Why should the landlord be the custodian of the tenant’s savings? I thought “libertarianism” was supposed to be about not treating adults like children.
Lori again
Mar 31 2011 at 5:51pm
Oh, I almost forgot, this is a thought experiment with you as a progressive. But I don’t think progressive thought approves of ‘in loco parentis’ type roles for landlords and other businesses. Your hypothetical progressive thinking looks to me more like the technocratic wing than the progressive wing of the Democratic Party.
David N
Mar 31 2011 at 6:07pm
I agree with Lori that making landlords into fiduciaries is a terrible idea, but I disagree that companies are incentivized to distribute dividends. If anything the opposite is true. Dividends should be taxed only once, as regular income to the recipient. This would put the decision to retain earnings or pay them out on an equal footing. Corporations shouldn’t favor acquisitions or buybacks to avoid taxes.
Chris Koresko
Mar 31 2011 at 6:09pm
@Lori: As a “rightist” I’m not happy about taxes on either capital gains or dividends, because they both tend to lead to double-taxation of income: taxed once when it’s collected from one’s employer, and then again after it’s invested and the dividends or capital gains are taken.
The effect of capital gains / dividends taxation is approximately the same as taxing the original income a rate equal to the sum of the nominal income tax rate and the capital gains tax rate.

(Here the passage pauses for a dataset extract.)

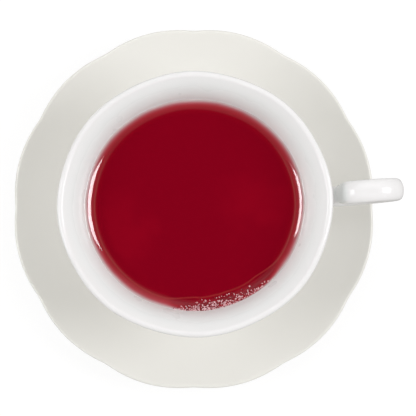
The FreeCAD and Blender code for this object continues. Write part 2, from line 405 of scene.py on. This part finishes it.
def makeBowl():
    outside, inside = cupWalls()
    (outR, outZ), (inR, inZ) = outside[-1], inside[-1]
    lip = ((outR + inR) / 2, (outZ + inZ) / 2)
    start = math.degrees(math.atan2(outZ - lip[1], outR - lip[0]))
    edge = arcPoints(lip, cup["wall"] / 2, start, start + 180, cup["lipSteps"])[1:-1]
    ring, width, under = cup["footRadius"], cup["footWidth"], cup["underside"]
    bottom, corner, turns = cup["footRound"], cup["footCorner"], cup["footSteps"]
    lean, leanZ = cup["footSide"]
    foot = [
        *arcPoints((ring - width - corner, under - corner), corner, 90, 0, turns),
        *arcPoints((ring - width + bottom, bottom), bottom, 180, 270, turns),
        *arcPoints((ring - bottom, bottom), bottom, 270, 360, turns),
        (ring - lean, leanZ),
    ]
    floor = [inside[0], *cup["floorEdge"], (cup["flatFloor"], cup["floor"])]
    floor = curvePoints(floor, cup["floorSteps"])[1:]
    points = [(0, under), *foot, *outside, *edge, *inside[::-1], *floor, (0, cup["floor"])]
    mesh = spun(points, cup["steps"])
    for vert in mesh.verts:
        ovalised(vert)
    return mesh


handle = {
    "reach": 83.5,
    "top": 54.8,
    "thickness": 4.6,
    "width": 8.9,
    "upperWidth": 6.8,
    "lowerWidth": 7.0,
    "widening": (3.0, 1.1),  # how fast it widens towards the crest, and how late that begins
    "narrowing": 0.4,  # below 1 it keeps its width until near the lower root
    "start": 44.6,  # inside the bowl's wall, at the upper root
    "end": 38.0,  # and at the lower
    "bend": 4.6,
    "arch": 9.8,
    "archHeight": 10.6,
    "archInner": 12.4,  # the arch is longer and squarer towards the bowl
    "archSquareness": 3.0,  # 2 is an ellipse
    "sweep": 23.0,
    "sweepTurn": 78.0,
    "steps": (10, 10, 30, 20, 14),  # along the first run, bend, arch, sweep and tail
    "segments": 32,
    "flare": 0.5,
    "flareReach": 1.3,
    "upperRoot": 45.6,  # where the strap leaves the wall
    "upperRings": 12,  # rings that the upper root may flare
    "lowerRoot": (39.6, 14.5),
}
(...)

I thought “libertarianism” was supposed to be about not treating adults like children. But Arnold’s premise was that he is a card-carrying progressive, not a libertarian.
Tom Lindmark
Apr 1 2011 at 12:11am
Like all subsidies, the “saved income tax credit” may initially be earmarked for some legislatively mandated purpose, but in time there will be all manner of reasons advanced for “hardship” exemptions and so like the 401K it will become a honey pot to be dipped into. Let’s disabuse ourselves of the notion that these sorts of technocratic schemes ever stay within their originally intended boundaries.
More to the point, we seem to be (hopefully) at a turning point at which we have begun to realize that “nudging” via the tax code has led us down a path to ruin. We “nudged” on employer paid medical insurance, we “nudged” on deducting mortgage interest deductions, we more recently “nudged” on eco-friendly investments of all manner and we continue to “nudge”, “nudge” and “nudge” ourselves into revenue black holes. Why then as a man who seems to understand the futility and perverse results of this sort of behavior modification are you proposing more “nudges”?
Buzzcut
Apr 1 2011 at 10:37am
Thomas is on to something. It is only in the realm of housing that we expect to buy a capital good and have its value increase over time.

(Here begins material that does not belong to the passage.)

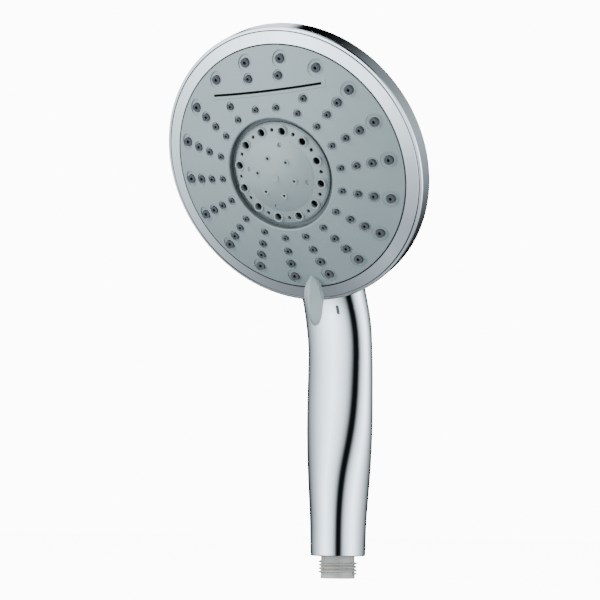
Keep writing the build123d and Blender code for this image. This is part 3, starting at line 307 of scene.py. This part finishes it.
CHROME = chrome("plated_chrome")
BEZEL_CHROME = chrome("bezel_chrome", grooved=True)
MATERIALS = {
    "chrome": CHROME,
    "face_grey": face_plastic("face_grey_plastic", (0.262, 0.302, 0.298), (0.278, 0.318, 0.313), 0.36),
    "lever_grey": plastic("lever_grey_plastic", (0.305, 0.342, 0.335), (0.32, 0.36, 0.352), 0.34),
    "insert_grey": insert_plastic("insert_grey_plastic", (0.285, 0.32, 0.312), (0.30, 0.335, 0.328), 0.34),
    "nozzle_rubber": plastic("nozzle_rubber", (0.03, 0.033, 0.037), (0.04, 0.043, 0.048), 0.40),
    "mark_grey": plastic("mark_grey_paint", (0.10, 0.105, 0.11), (0.12, 0.125, 0.13), 0.5),
    "inlet_plastic": plastic("inlet_plastic", (0.36, 0.335, 0.295), (0.40, 0.372, 0.33), 0.38),
    "inner_plastic": plastic("inner_plastic", (0.30, 0.31, 0.32), (0.34, 0.35, 0.36), 0.45),
    "dark_plastic": plastic("dark_plastic", (0.035, 0.037, 0.04), (0.05, 0.052, 0.055), 0.45),
    "turbine_plastic": plastic("turbine_plastic", (0.55, 0.56, 0.56), (0.62, 0.63, 0.63), 0.4),
    "seal_rubber": plastic("seal_rubber", (0.02, 0.02, 0.021), (0.03, 0.03, 0.031), 0.6),
    "mesh_steel": plastic("mesh_steel", (0.09, 0.088, 0.08), (0.14, 0.136, 0.125), 0.35, metal=1.0),
    "screw_steel": plastic("screw_steel", (0.50, 0.50, 0.50), (0.58, 0.58, 0.58), 0.28, metal=1.0),
    "spring_steel": plastic("spring_steel", (0.52, 0.52, 0.53), (0.60, 0.60, 0.61), 0.25, metal=1.0),
    "washer_plastic": plastic("washer_plastic", (0.70, 0.69, 0.65), (0.76, 0.75, 0.71), 0.4),
}
for part in frame["record"]["subparts"]:
    slots = nodes[part["node"]].data.materials
    slots.clear()
    slots.append(MATERIALS[part["material_slot"]])
nodes["bezel_ring"].data.materials[0] = BEZEL_CHROME
# the lever's mirror image in the bezel would be stronger than the real one
nodes["selector_lever"].visible_glossy = False


# ---- chrome skin of the housing -------------------------------------------

# the housing's own dimensions, in millimetres
HEAD_RADIUS = 75.6
RIM_BACK = -14.6
BOWL_DEPTH = 33.0
BOWL_RADIUS = (HEAD_RADIUS ** 2 + (BOWL_DEPTH + RIM_BACK) ** 2) / (2 * (BOWL_DEPTH + RIM_BACK))
BEND_START = 117.0
BEND_RADIUS = 84.0
SPINE_LINE = -17.6
# height along the spine: half-width, front half-depth, back half-depth
HANDLE_SIZES = [
    (12, 14.75, 14.75, 14.75), (27, 15.2, 15.2, 15.3), (42, 16.1, 15.5, 16.2), (57, 17.4, 15.0, 16.5),
    (72, 18.6, 13.3, 15.3), (87, 19.2, 11.7, 14.1), (102, 19.25, 10.7, 13.5), (117, 19.1, 10.2, 13.1),
]
SKIN_REACH = 0.35
SKIN_AGREEMENT = 0.9
NECK_SIZES = (19.1, 10.0, 13.0)
NECK_TURNS = (9.0, 18.0, 27.2)
HEAD_SIZES = [(-62, 20, 10, 14), (-45, 19.5, 9.5, 14.9), (-27, 16.5, 8, 15), (-8, 9, 5, 14.6)]


def smooth_curve(places, values):
    """A natural cubic spline through the values, as a function of the place."""
    places, values = np.array(places, float), np.array(values, float)
    gaps = np.diff(places)
    count = len(places)
    system, right = np.eye(count), np.zeros((count, values.shape[1]))
    for i in range(1, count - 1):
        system[i, i - 1:i + 2] = gaps[i - 1], 2 * (gaps[i - 1] + gaps[i]), gaps[i]
        right[i] = 6 * ((values[i + 1] - values[i]) / gaps[i] - (values[i] - values[i - 1]) / gaps[i - 1])
    bend = np.linalg.solve(system, right)

    def value(at):
        i = np.clip(np.searchsorted(places, at) - 1, 0, count - 2)
        gap = gaps[i][:, None]
        before, after = (at - places[i])[:, None], (places[i + 1] - at)[:, None]
        return (bend[i] * after ** 3 + bend[i + 1] * before ** 3) / (6 * gap) + (
            (values[i] / gap - bend[i] * gap / 6) * after
            + (values[i + 1] / gap - bend[i + 1] * gap / 6) * before)

    return value


def spine_end():
    """Where the handle's bend ends and its straight run inside the head begins."""
    return Vector((0, -BEND_RADIUS * (1 - cos(TILT)), BEND_START + BEND_RADIUS * sin(TILT)))


def spine_place(points):
    """Each point's distance along the handle's spine and its distance behind it."""
    y, z = points[:, 1], points[:, 2]
    turn = np.arctan2(z - BEND_START, y + BEND_RADIUS)
    behind_arc = np.hypot(z - BEND_START, y + BEND_RADIUS) - BEND_RADIUS
    end = np.array(spine_end())
    past = (points - end) @ np.array(FACE_UP)
    behind_end = (points - end) @ -np.array(FACE_NORMAL)
    in_arc, in_head = z > BEND_START, (z > BEND_START) & (turn > TILT)
    along = np.where(in_arc, BEND_START + BEND_RADIUS * turn, z)
    along = np.where(in_head, BEND_START + BEND_RADIUS * TILT + past, along)
    behind = np.where(in_arc, behind_arc, y)
    return along, np.where(in_head, behind_end, behind)


def handle_curve():
    """The handle's three half-sizes as a function of the place along its spine."""
    start = BEND_START + BEND_RADIUS * TILT
    sizes = [(place, sizes) for place, *sizes in HANDLE_SIZES]
    sizes += [(BEND_START + BEND_RADIUS * radians(turn), NECK_SIZES) for turn in NECK_TURNS]
    for up, *rest in HEAD_SIZES:
        point = HEAD_CENTRE + FACE_UP * up + FACE_NORMAL * SPINE_LINE
        sizes.append((start + (point - spine_end()).dot(FACE_UP), rest))
    return smooth_curve([place for place, _ in sizes], [rest for _, rest in sizes])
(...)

People buy cars, appliances, and other capital goods, and accept that they are worth less than they paid for them.
And being “upside down” on a car loan is not uncommon. People often buy new cars while being upside down on an old one. What do they do? They make up the difference out of their own pocket.
Now the scale of home prices is such that being upside down on a mortgage has more severe consequences than a car loan. But the principle is the same.